If I wanted to do something else, like an airstrip event, I would just change the diff.
I bought a GForce GF-5R:
Dog engagement
Straight cut gears
Guess I'm lazy as I'm sure you've covered it but any reason why you are wanting manuel transmission? I know they do keep certain classes in drag racing.
Enjoy the straight gears, rally car noises incoming.
Synchros are for synchronizing the internal shafts of the transmission, they are not meant to be exposed to any load beyond the momentum of the shafts and gears. So the amount of power the transmission is fed by the motor is irrelevant but what does matter is the violence of the shifts. If you try to shift a synchronized transmission quickly, even though the mass of the transmission shafts isn't very significant, asking the change in velocity to happen very quickly results in a LOT of force which the synchronizer clutches aren't meant for and will wear out prematurely. This is when the transmission will appear to be hard shifting.

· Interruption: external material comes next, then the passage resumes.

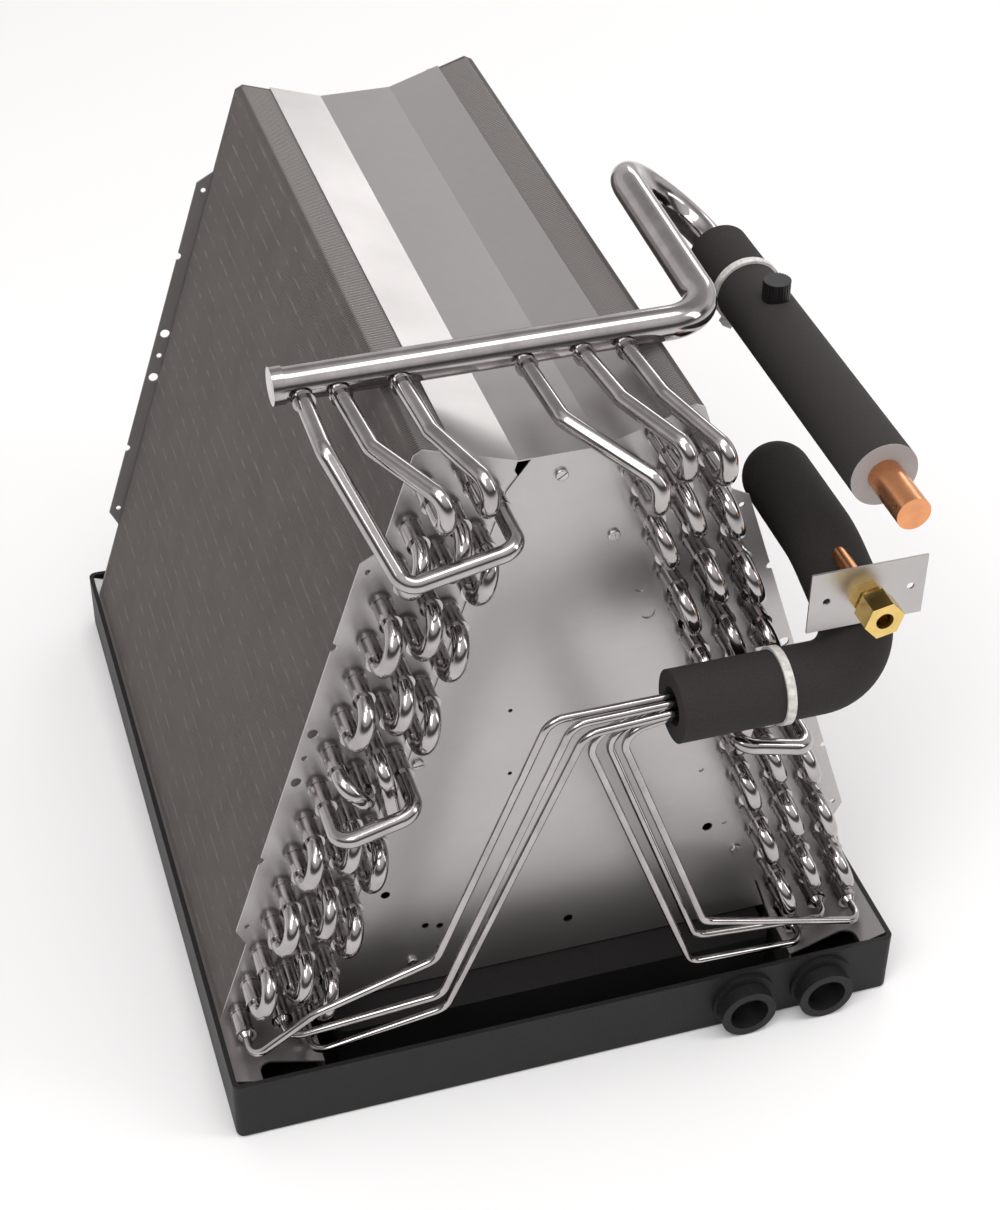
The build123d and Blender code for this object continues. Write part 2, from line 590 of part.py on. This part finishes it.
# Access plate with the liquid fitting through it.
ax = (ACCESS_X[0] + ACCESS_X[1]) / 2
plate = Pos(ax, ACCESS_Y, sum(ACCESS_Z) / 2) * Box(ACCESS_X[1] - ACCESS_X[0], ACCESS_T, ACCESS_Z[1] - ACCESS_Z[0])
for x in ACCESS_HOLES:
    plate = plate - Pos(x, ACCESS_Y, FITTING_Z) * lengthwise(Cylinder(ACCESS_HOLE_R, 6))
plate = plate - Pos(FITTING_X, ACCESS_Y, FITTING_Z) * lengthwise(Cylinder(THREAD_R, 6))
save(plate, "access_plate", SATIN)


def hexagon(across_flats, start, end):
    face = RegularPolygon(across_flats / 2, 6, major_radius=False)
    return extrude(Plane.XY.offset(start) * face, end - start)


front_face = -ACCESS_Y + ACCESS_T / 2
back_face = -ACCESS_Y - ACCESS_T / 2
fitting = Pos(FITTING_X, 0, FITTING_Z) * lengthwise(
    Rot(0, 0, 12) * hexagon(HEX_BACK, front_face, front_face + 6)
    + rod(THREAD_R, back_face - 12, front_face + 15) - rod(LIQUID_BORE_R, back_face - 20, front_face + 40)
)
save(fitting, "liquid_fitting", BRASS)
nut = Pos(FITTING_X, 0, FITTING_Z) * lengthwise(
    Rot(0, 0, 12) * hexagon(HEX_FRONT, front_face + 10, front_face + 24)
    - rod(THREAD_R, front_face + 9, front_face + 15) - rod(NUT_BORE_R, front_face + 5, front_face + 40)
)
save(nut, "liquid_flare_nut", BRASS)
liquid = Pos(FITTING_X, 0, FITTING_Z) * lengthwise(
    rod(LIQUID_BORE_R, VALVE_FRONT, front_face + 8) - rod(LIQUID_BORE_R - 0.8, VALVE_FRONT - 1, front_face + 9)
)
save(liquid - valve, "liquid_tube", COPPER)

# Drain pan with an open centre, a ridge around it and two threaded drain ports.
y_mid, y_len = (PAN_FRONT + PAN_BACK) / 2, PAN_BACK - PAN_FRONT
shell = Pos(0, y_mid, PAN_H / 2) * Box(2 * PAN_X, y_len, PAN_H)
shell = fillet(shell.edges().filter_by(Axis.Z), PAN_CORNER)
shell = fillet(shell.edges().group_by(Axis.Z)[0], 2.0)
cavity = Pos(0, y_mid, PAN_FLOOR + PAN_H / 2) * Box(2 * (PAN_X - PAN_WALL), y_len - 2 * PAN_WALL, PAN_H)
cavity = fillet(cavity.edges().filter_by(Axis.Z), PAN_CORNER - 2)
shell = shell - cavity
o_mid, o_len = (OPEN_FRONT + OPEN_BACK) / 2, OPEN_BACK - OPEN_FRONT
r_mid, r_len = (LEDGE_FRONT + OPEN_BACK + RIDGE_W) / 2, OPEN_BACK + RIDGE_W - LEDGE_FRONT
ridge = Pos(0, r_mid, RIDGE_H / 2 + 0.5) * Box(2 * OPEN_X + 2 * RIDGE_W, r_len, RIDGE_H - 1)
ridge = fillet(ridge.edges().filter_by(Axis.Z), 6)
shell = shell + ridge - Pos(0, o_mid, 30) * Box(2 * OPEN_X, o_len, 100)
for x in PORT_X:
    port = Pos(x, 0, PORT_Z) * lengthwise(
        rod(PORT_R, -PAN_FRONT - PAN_WALL, -PORT_FRONT)
        + Pos(0, HOOD_RISE, 0) * rod(HOOD_R, -PAN_FRONT - PAN_WALL, -HOOD_FRONT)
    )
    shell = shell + port
for x in PORT_X:
    shell = shell - Pos(x, 0, PORT_Z) * lengthwise(rod(PORT_BORE_R, -PAN_FRONT - 20, -PORT_FRONT + 5))
save(shell, "drain_pan", BLACK)

# Support rails: a channel under each slab, notched at the front.
floor = PAN_FLOOR
wall_x = -(PAN_X - PAN_WALL)
bottom_in, bottom_out = at(FIN_LOW, FIN_IN, 0), at(FIN_LOW, FIN_OUT, 0)
slope = tan(LEAN)


def web_z(x):
    return bottom_in[2] + (bottom_in[0] - x) * slope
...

That's where the dog boxes shine because while they are painful to drive casually/inattentively, requiring double clutching (using the clutch to synchronize the transmission internally for the next gear), they enter their element on track. If you shift them like an asshole and get your throttle timing right (lift as you move the stick for up shift, blip for downshift), then you don't need the clutch except to get rolling and it shifts like a sequential, and you can slam gears all day long, quickly and safely.
It's one of those things that needs to be answered when you are deciding what you want from the car - reliable violent operation on track, or quiet, smooth and easy operation cruising around on the street. Dog boxes, even without straight cut gears, sound like they're a pile of rocks by modern standards and require extra effort to operate (either mental to get your rev matching right or physical via double clutch). Synchronized transmissions are buttery and quiet shifting on the street but won't last being shifted quickly.
Or get a DCT and you can have your cake and eat it while receiving a blumpkin.
Last edited by TheJuggernaut; 05-02-2018 at 08:12 AM.
That's a pretty darn spectacular explanation, comrade.
I drove a 3.64 for a year or so while supercharged and liked it everywhere but on highway trips over an hour long. With 255/40/17 a 3.64 is more like a 3.58.
Quicktime
I probably misread his comment.
With the 5 Speed ZF....I didn't mind driving around in 5th with the 3.62 diff. Keep in mind the speed limits where I live are 80km/hr most places, and there are some 90km/hr roads, but I stay off of them because there are lots of cars. (Main access)
That functionality is already on the car, I just haven't been using it. I have cut on upshift, and blip on downshift available.
This one:
https://www.holley.com/products/driv.../parts/RM-4089
Don't mind the CAD...it looks backwards in a couple of images.
GForce will do an adapter plate on the transmission to fit any Bellhousing.